▸ Data segment:

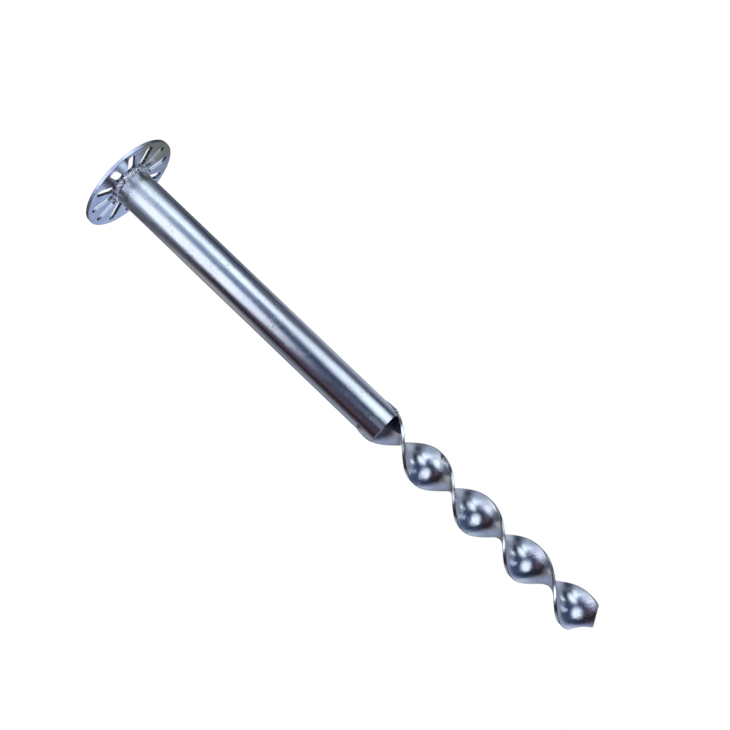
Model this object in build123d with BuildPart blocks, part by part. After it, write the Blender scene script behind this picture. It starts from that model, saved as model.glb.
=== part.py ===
from build123d import *
import math
import os

# A helical ground screw: a slotted mounting disc, a tube welded to the disc, and a twisted
# flat bar let into two slots in the tube's far end and welded there.
# It stands on its disc with its point up. The origin is the centre of the disc's outer face,
# +Z runs along the tube to the point, and +X runs along one of the disc's slots.

# Mounting disc, cut from plate, with radial slots that suit a range of bolt circles
disc_diameter = 133.0
disc_thickness = 4.0
disc_edge_break = 0.4
centre_hole_diameter = 30.0
slot_count = 12
slot_width = 10.5
slot_rim_margin = 6.25
slot_weld_clearance = 0.1

# Tube, standing square on the disc and open at both ends
tube_outer_diameter = 48.3
tube_wall = 2.6
tube_length = 426.0
tube_edge_break = 0.3

# Blade, a rolled flat bar twisted to a right-handed helix, a little wider than the tube
bar_stand_out = 0.85
bar_thickness = 4.0
twist_pitch = 160.0
blade_length = 362.0
blade_depth_in_tube = 23.0
blade_start_angle = 144.0
point_depth = 16.0
side_clearance = 0.2
end_clearance = 0.5

# Weld round the foot of the tube
foot_weld_leg = 4.5
foot_weld_crown = 0.5

# Welds over the bar's edges, where they come through the tube's wall
edge_weld_width = 15.0
edge_weld_height = 1.6
edge_weld_lead = 2.0

# Places along the axis and radii that follow from the sizes above
tube_radius = tube_outer_diameter / 2
bore_radius = tube_radius - tube_wall
bar_width = tube_outer_diameter + 2 * bar_stand_out
slot_inner_end = tube_radius + foot_weld_leg + slot_weld_clearance
slot_outer_end = disc_diameter / 2 - slot_rim_margin
tube_foot = disc_thickness
tube_end = tube_foot + tube_length
blade_foot = tube_end - blade_depth_in_tube
blade_tip = blade_foot + blade_length
cut_margin = 2.0


def bar_angle(height):
    """Turn of the bar's width about +Z at a height, in degrees from +X."""
    return blade_start_angle + 360 * (height - blade_foot) / twist_pitch


def twist_plane(height):
    """Plane square to the axis at a height, turned so that its X runs along the bar's width."""
    return Plane.XY.offset(height).rotated((0, 0, bar_angle(height)))


def twist_lines(bottom, top):
    """The axis between two heights, and the helix that turns a section along it."""
    axis_line = Edge.make_line((0, 0, bottom), (0, 0, top))
    guide = Edge.make_helix(twist_pitch, top - bottom, tube_radius, (0, 0, bottom))
    return axis_line, guide


def bar_outline(width, thickness):
    """Outline of the twisted bar, square to its axis.

    The bar keeps its thickness square to its own fibres. They lean more the further they
    are from the axis, so this cut is thicker at the edges by the secant of their lean.
    """
    lean = math.pi * width / twist_pitch
    edge_thickness = thickness * math.sqrt(1 + lean**2)
    with BuildSketch() as outline:
        with BuildLine():
            front = ThreePointArc(
                (width / 2, edge_thickness / 2),
                (0, thickness / 2),
                (-width / 2, edge_thickness / 2),
            )
            back = ThreePointArc(
                (-width / 2, -edge_thickness / 2),
                (0, -thickness / 2),
                (width / 2, -edge_thickness / 2),
            )
            Line(front @ 1, back @ 0)
            Line(back @ 1, front @ 0)
        make_face()
    return outline.sketch


# Mounting disc: a round plate with a centre hole that opens into the tube
with BuildPart() as mounting_disc:
    with BuildSketch():
        Circle(disc_diameter / 2)
        Circle(centre_hole_diameter / 2, mode=Mode.SUBTRACT)
    extrude(amount=disc_thickness)
    rim = mounting_disc.edges().filter_by(GeomType.CIRCLE).group_by(SortBy.RADIUS)[-1]
    chamfer(rim, disc_edge_break)
    with BuildSketch():
        with PolarLocations((slot_inner_end + slot_outer_end) / 2, slot_count):
            SlotOverall(slot_outer_end - slot_inner_end, slot_width)
    extrude(amount=disc_thickness, mode=Mode.SUBTRACT)
mounting_disc.part.label = "mounting_disc"

# Twisted blade: the bar's outline carried along the axis as it turns, cut to a shallow point
with BuildPart() as twisted_blade:
    with BuildSketch(twist_plane(blade_foot)):
        add(bar_outline(bar_width, bar_thickness))
    blade_axis, blade_guide = twist_lines(blade_foot, blade_tip)
    sweep(path=blade_axis, binormal=blade_guide)
    point_slope = point_depth / (bar_width / 2)
    cut_reach = bar_width / 2 + cut_margin
    with BuildSketch(Plane.XZ):
        with BuildLine():
            Polyline(
                (0, blade_tip),
                (cut_reach, blade_tip - cut_reach * point_slope),
                (cut_reach, blade_tip + cut_margin),
                (0, blade_tip + cut_margin),
                close=True,
            )
        make_face()
    revolve(axis=Axis.Z, mode=Mode.SUBTRACT)
twisted_blade.part.label = "twisted_blade"

# The slots' cutter: the bar's outline with room round it, turned as the bar is
slot_foot = blade_foot - end_clearance
with BuildPart() as slot_cutter:
    with BuildSketch(twist_plane(slot_foot)):
        cutter_width = tube_outer_diameter + 2 * cut_margin
        add(bar_outline(cutter_width, bar_thickness + 2 * side_clearance))
    cutter_axis, cutter_guide = twist_lines(slot_foot, tube_end + cut_margin)
    sweep(path=cutter_axis, binormal=cutter_guide)

# Tube: round tube with two helical slots at its far end
with BuildPart() as tube:
    with BuildSketch(Plane.XY.offset(tube_foot)):
        Circle(tube_radius)
        Circle(bore_radius, mode=Mode.SUBTRACT)
    extrude(amount=tube_length)
    far_rim = tube.edges().filter_by(GeomType.CIRCLE).group_by(Axis.Z)[-1]
    chamfer(far_rim, tube_edge_break)
    add(slot_cutter.part, mode=Mode.SUBTRACT)
tube.part.label = "tube"

# Foot weld: a fillet bead round the tube where it stands on the disc
with BuildPart() as foot_weld:
    with BuildSketch(Plane.XZ):
        with BuildLine():
            Line((tube_radius, tube_foot + foot_weld_leg), (tube_radius, tube_foot))
            Line((tube_radius, tube_foot), (tube_radius + foot_weld_leg, tube_foot))
            bead_middle = foot_weld_leg / 2 + foot_weld_crown / math.sqrt(2)
            ThreePointArc(
                (tube_radius + foot_weld_leg, tube_foot),
                (tube_radius + bead_middle, tube_foot + bead_middle),
                (tube_radius, tube_foot + foot_weld_leg),
            )
        make_face()
    revolve(axis=Axis.Z)
foot_weld.part.label = "foot_weld"


def edge_weld(turn):
    """One domed bead along the tube's surface, over the edge of the bar."""
    weld_foot = blade_foot - edge_weld_lead
    toe_angle = edge_weld_width / tube_outer_diameter
    toe_x = tube_radius * math.cos(toe_angle)
    toe_y = tube_radius * math.sin(toe_angle)
    with BuildPart() as bead:
        with BuildSketch(twist_plane(weld_foot).rotated((0, 0, turn))):
            with BuildLine():
                ThreePointArc((toe_x, -toe_y), (tube_radius, 0), (toe_x, toe_y))
                ThreePointArc(
                    (toe_x, toe_y),
                    (tube_radius + edge_weld_height, 0),
                    (toe_x, -toe_y),
                )
            make_face()
        weld_axis, weld_guide = twist_lines(weld_foot, tube_end)
        sweep(path=weld_axis, binormal=weld_guide)
        add(twisted_blade.part, mode=Mode.SUBTRACT)
    return bead.part


pieces = [mounting_disc.part, tube.part, twisted_blade.part, foot_weld.part]
for weld_name, weld_turn in (("edge_weld_a", 0), ("edge_weld_b", 180)):
    weld = edge_weld(weld_turn)
    weld.label = weld_name
    pieces.append(weld)

os.makedirs("parts", exist_ok=True)
for piece in pieces:
    export_step(piece, f"parts/{piece.label}.step")
    print(piece.label, "volume", round(piece.volume, 1), "mm3")
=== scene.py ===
import math

import bmesh
import bpy
import numpy as np
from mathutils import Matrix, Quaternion, Vector


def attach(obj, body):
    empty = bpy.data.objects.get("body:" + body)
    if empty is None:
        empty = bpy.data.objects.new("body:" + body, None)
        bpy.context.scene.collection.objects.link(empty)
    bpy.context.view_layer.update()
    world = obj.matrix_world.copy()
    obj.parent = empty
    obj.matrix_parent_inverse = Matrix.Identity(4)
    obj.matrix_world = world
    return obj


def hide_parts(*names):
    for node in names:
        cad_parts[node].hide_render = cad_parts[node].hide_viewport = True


# A helical ground screw, dressed for its picture. It stands on its slotted disc with its
# point up, as the frame has it. Lengths are in metres.
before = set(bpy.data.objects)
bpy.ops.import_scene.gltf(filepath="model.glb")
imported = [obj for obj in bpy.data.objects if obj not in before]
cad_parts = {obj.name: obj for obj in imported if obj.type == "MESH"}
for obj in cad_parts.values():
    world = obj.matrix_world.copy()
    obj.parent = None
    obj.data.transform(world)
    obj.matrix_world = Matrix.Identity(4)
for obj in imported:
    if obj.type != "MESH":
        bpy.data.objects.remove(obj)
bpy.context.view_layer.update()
scene = bpy.context.scene
scene.view_settings.view_transform = "Standard"

# The picture is taken from the tube's side with the camera turned over by some 134 degrees,
# so that the disc is at the upper left and the point at the lower right.
photo_size = 730
focal_length_px = 890.9
sensor_width_mm = 36.0
camera_place = Vector((-0.10898, -1.05886, 0.41645))
camera_aim = Vector((-0.03769, 0.0, 0.36268))
camera_roll = math.radians(133.62)

camera_data = bpy.data.cameras.new("camera")
camera_data.sensor_width = sensor_width_mm
camera_data.lens = focal_length_px / photo_size * sensor_width_mm
camera = bpy.data.objects.new("camera", camera_data)
scene.collection.objects.link(camera)
camera.location = camera_place
level_view = (camera_aim - camera_place).to_track_quat("-Z", "Y")
camera.rotation_mode = "QUATERNION"
camera.rotation_quaternion = level_view @ Quaternion((0, 0, 1), camera_roll)
scene.camera = camera


# The floor is a wide sheet of white paper. It shows to the camera and takes a faint contact
# shadow, and it can't be seen from below or in the metal.
floor_reach = 6.0
paper_base = (0.06, 0.06, 0.06, 1.0)
paper_roughness = 0.9
paper_white = (1.0, 1.0, 1.0, 1.0)
paper_glow = 0.97


def new_material(name):
    """An empty node material and its tree."""
    material = bpy.data.materials.new(name)
    material.use_nodes = True
    material.node_tree.nodes.clear()
    return material, material.node_tree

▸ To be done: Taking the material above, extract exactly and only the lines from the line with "tube.part, twisted_blade.part, foot_weld.part]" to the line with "bpy.data.objects.remove(obj)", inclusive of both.

▸ Exercise response:
pieces = [mounting_disc.part, tube.part, twisted_blade.part, foot_weld.part]
for weld_name, weld_turn in (("edge_weld_a", 0), ("edge_weld_b", 180)):
    weld = edge_weld(weld_turn)
    weld.label = weld_name
    pieces.append(weld)

os.makedirs("parts", exist_ok=True)
for piece in pieces:
    export_step(piece, f"parts/{piece.label}.step")
    print(piece.label, "volume", round(piece.volume, 1), "mm3")
=== scene.py ===
import math

import bmesh
import bpy
import numpy as np
from mathutils import Matrix, Quaternion, Vector


def attach(obj, body):
    empty = bpy.data.objects.get("body:" + body)
    if empty is None:
        empty = bpy.data.objects.new("body:" + body, None)
        bpy.context.scene.collection.objects.link(empty)
    bpy.context.view_layer.update()
    world = obj.matrix_world.copy()
    obj.parent = empty
    obj.matrix_parent_inverse = Matrix.Identity(4)
    obj.matrix_world = world
    return obj


def hide_parts(*names):
    for node in names:
        cad_parts[node].hide_render = cad_parts[node].hide_viewport = True


# A helical ground screw, dressed for its picture. It stands on its slotted disc with its
# point up, as the frame has it. Lengths are in metres.
before = set(bpy.data.objects)
bpy.ops.import_scene.gltf(filepath="model.glb")
imported = [obj for obj in bpy.data.objects if obj not in before]
cad_parts = {obj.name: obj for obj in imported if obj.type == "MESH"}
for obj in cad_parts.values():
    world = obj.matrix_world.copy()
    obj.parent = None
    obj.data.transform(world)
    obj.matrix_world = Matrix.Identity(4)
for obj in imported:
    if obj.type != "MESH":
        bpy.data.objects.remove(obj)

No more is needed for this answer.